Marking and giving Feedback on Pupils’ Class Assignments in Tanzanian Primary Schools: Implications for Pupils’ Learning
|Author(s)||by Aneth A. Komba|
|Keywords||feedbacks, Marking, pupils’ learning, Tanzania, written class assignments.|
|Open Access||Access PDF Open in New Tab|
This study examines how teachers mark and comment on pupils’ classwork in Tanzanian rural primary schools. It: examines the primary school teacher certificate and diploma curriculum to identify how these equip student teachers with the skills required to mark and comment on pupils’ classroom exercises competently; explores how teachers mark pupils’ class work; examines comments/feedback provided on pupils’ class work; and determines the implications of teachers’ feedback for pupil learning. The approach employed was a qualitative visual methodology using a basic/generic qualitative design. Camera, interview and document review were used as the major data collection tools. A sample of 20 pupils, 200 classroom exercises on various subjects in 20 primary schools, two academic masters and two tutors from two public teachers’ colleges informed the study. Observation data collected through camera were analysed using visual content analysis while those collected through interviews and documents were analyzed using thematic and content analysis respectively.
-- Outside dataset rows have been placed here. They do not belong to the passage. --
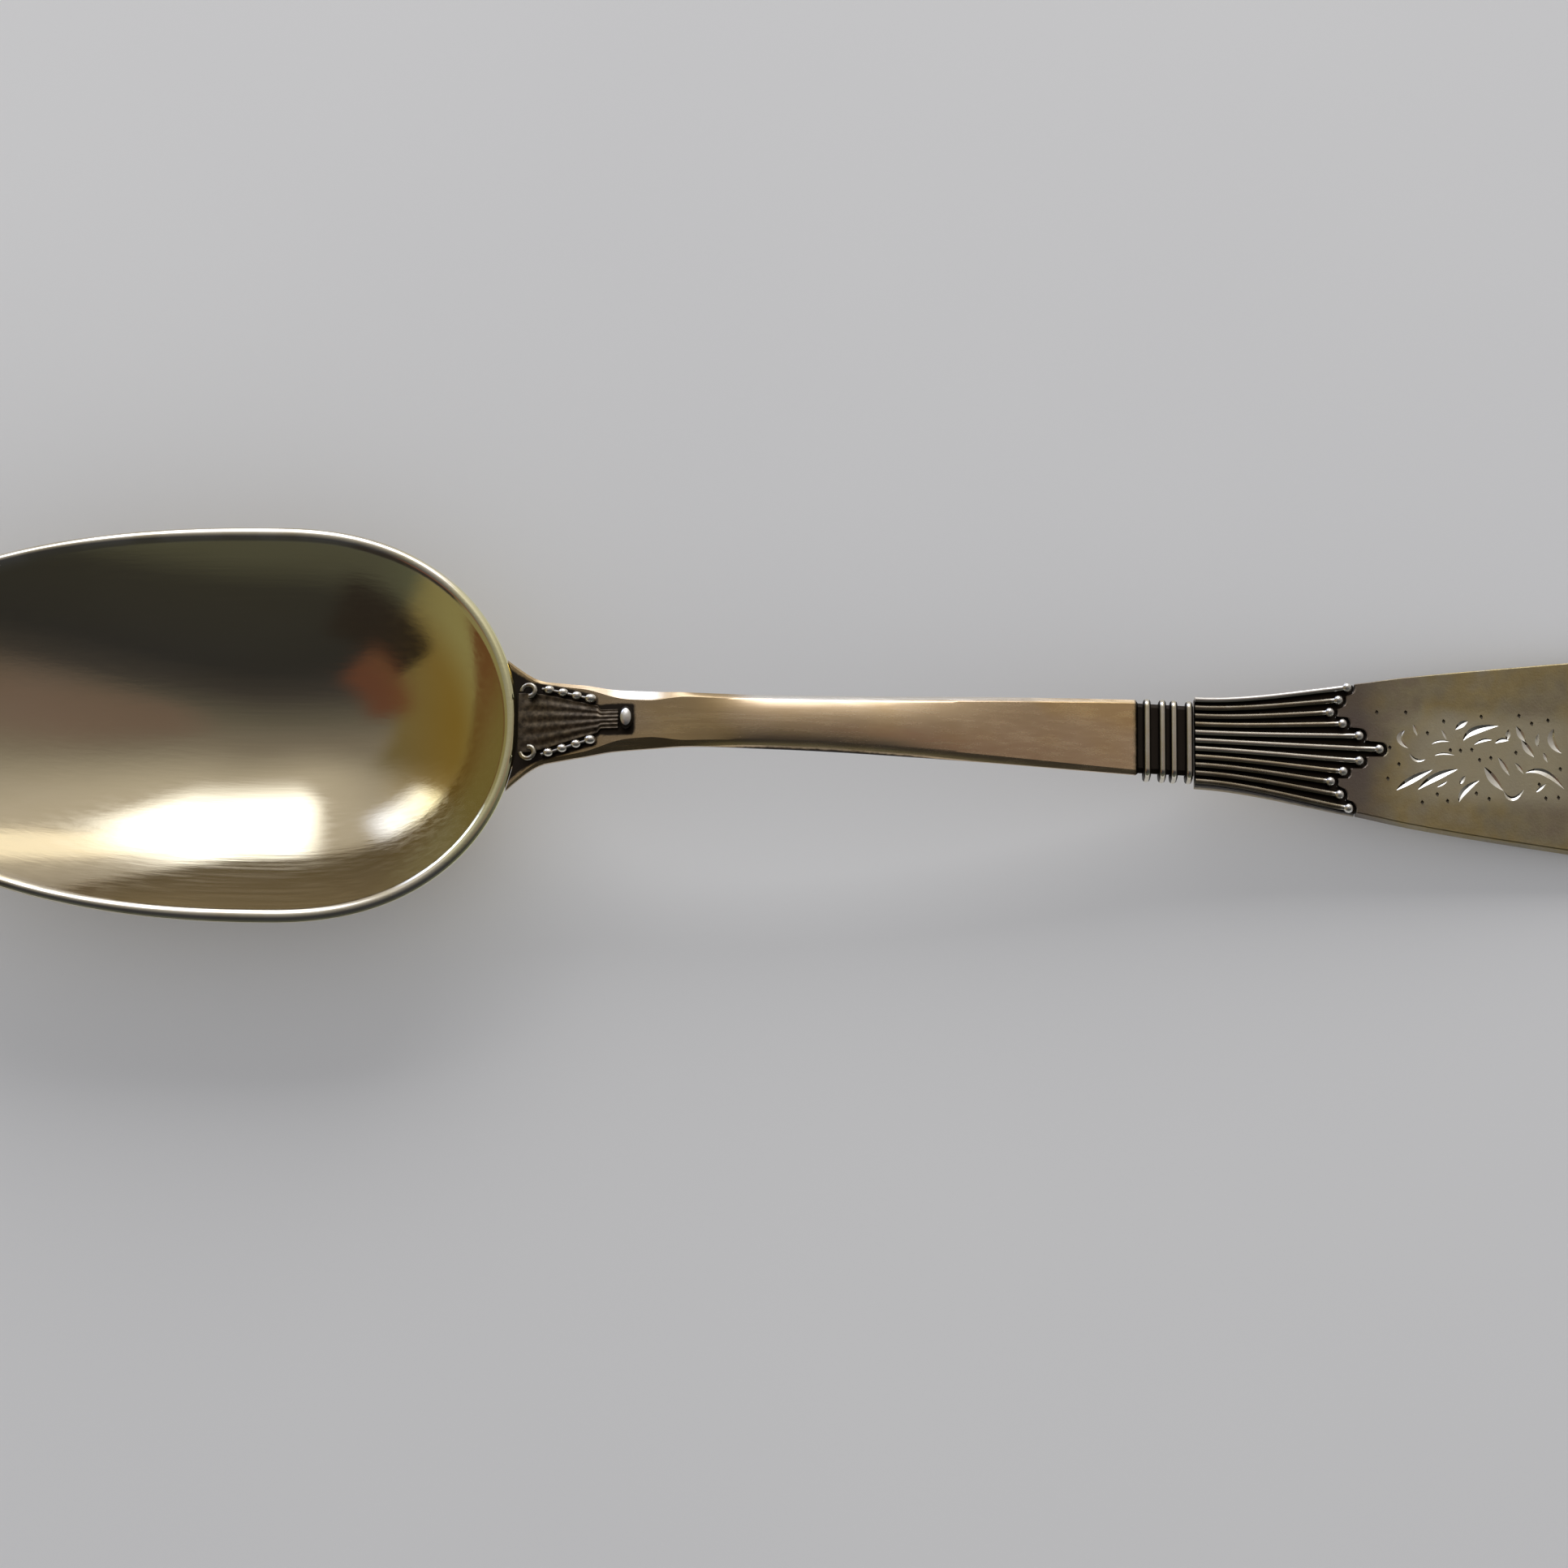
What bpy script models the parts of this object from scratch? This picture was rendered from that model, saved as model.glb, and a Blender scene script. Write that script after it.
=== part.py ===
"""Gold-washed silver teaspoon with a beaded tongue, a wire collar, a reeded neck and a leaf-shaped blade.

Units are metres. +X runs from the tip of the bowl to the end of the handle, +Y runs across the
spoon and +Z is up. The origin is on the table, under the middle of the spoon's length. The spoon
lies as it is used: on the worn spot under its bowl and on the end of its handle.
"""

import math

import bmesh
import bpy
from mathutils import Vector

# Lengths, from the bowl's tip to the handle's end
BOWL_LENGTH = 0.0547
STEM_LENGTH = 0.04805
COLLAR_LENGTH = 0.0044
BLADE_LENGTH = 0.04485  # with the reeded neck
SPOON_LENGTH = BOWL_LENGTH + STEM_LENGTH + COLLAR_LENGTH + BLADE_LENGTH
SPOON_END = SPOON_LENGTH / 2
HEEL_X = BOWL_LENGTH - SPOON_END
COLLAR_X = HEEL_X + STEM_LENGTH
NECK_X = COLLAR_X + COLLAR_LENGTH

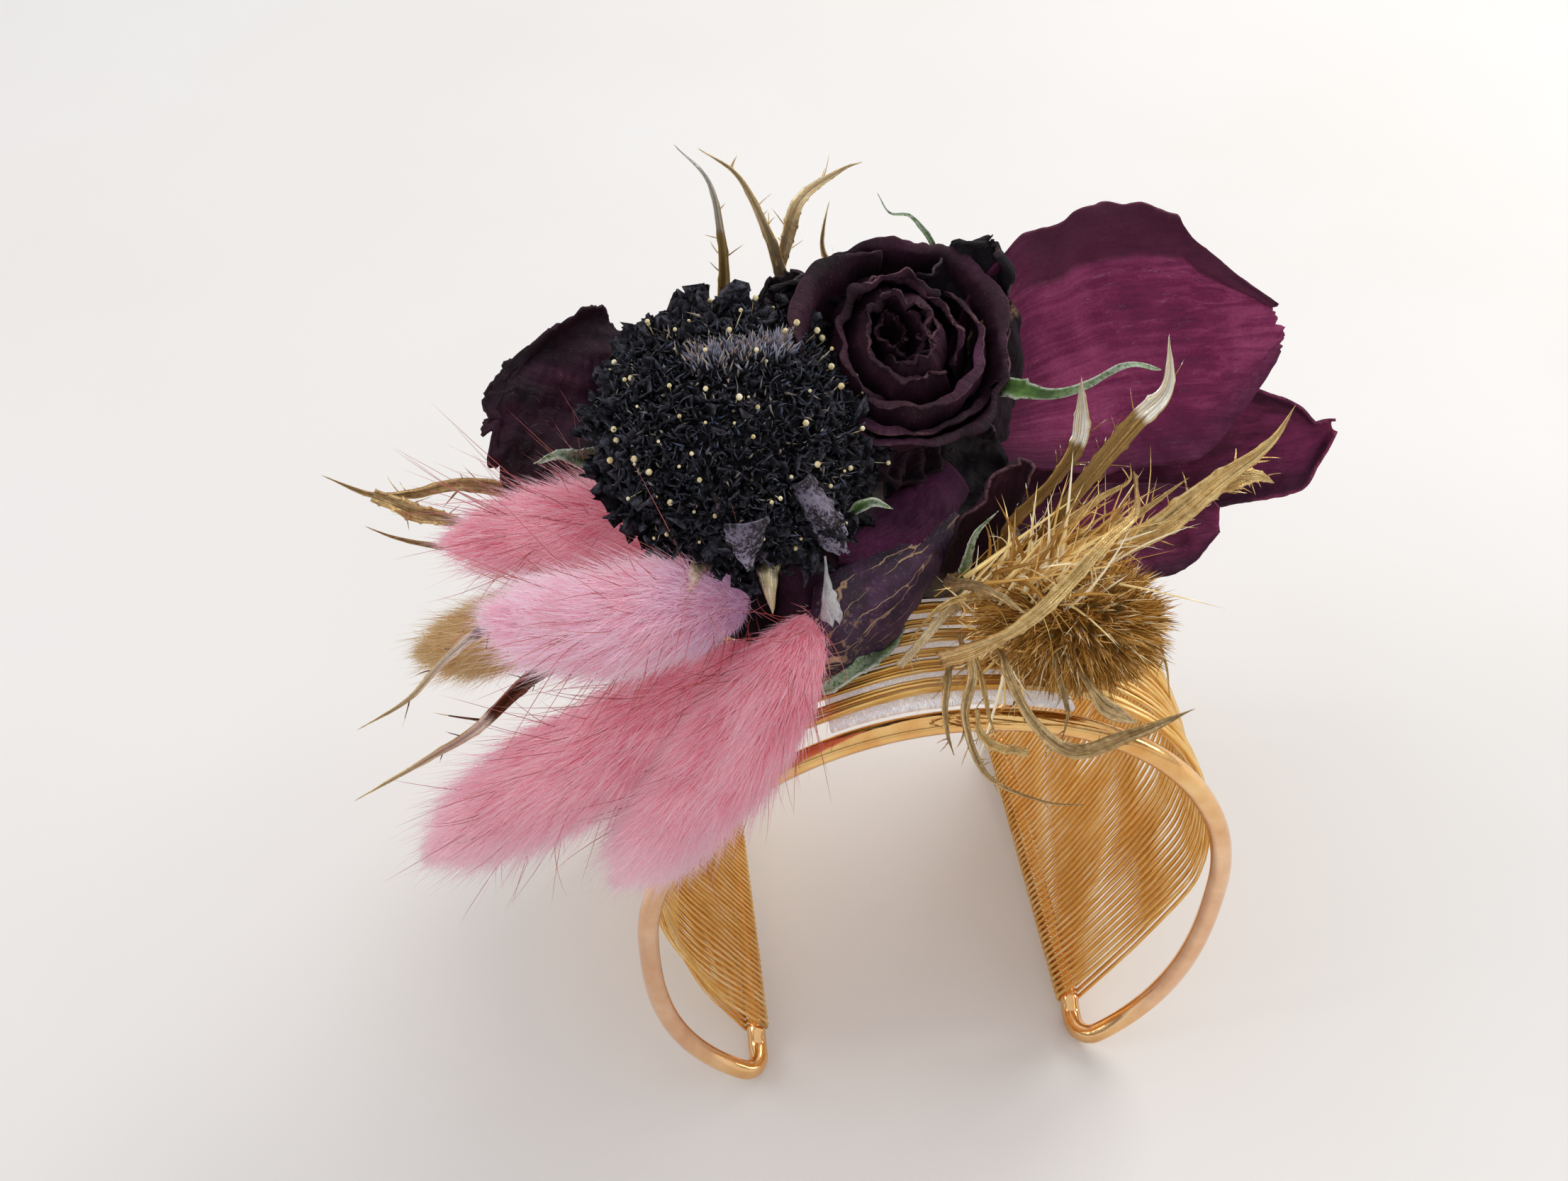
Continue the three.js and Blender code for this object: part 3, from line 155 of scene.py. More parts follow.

The findings indicate that the student teachers had not received any training while at teacher training college on how to mark and comment on pupils’ work and so, once employed, they performed this important activity largely by relying on their past experience as pupils. Other findings indicate good and poor practices related to marking and providing feedback. The poor practices include the teachers’ tendency to tick incorrect answers, offer positive comments on poor quality work, provide negative, abusive, unclear and written comments to pupils who were unable to read, provide comments in English which remained unclear to the pupils. The poor practices provide inaccurate information regarding pupil progress, discourage pupils from learning and attending school, and create a threatening classroom environment. This study recommends the inclusion of module on marking and commenting on pupils’ work during teacher training.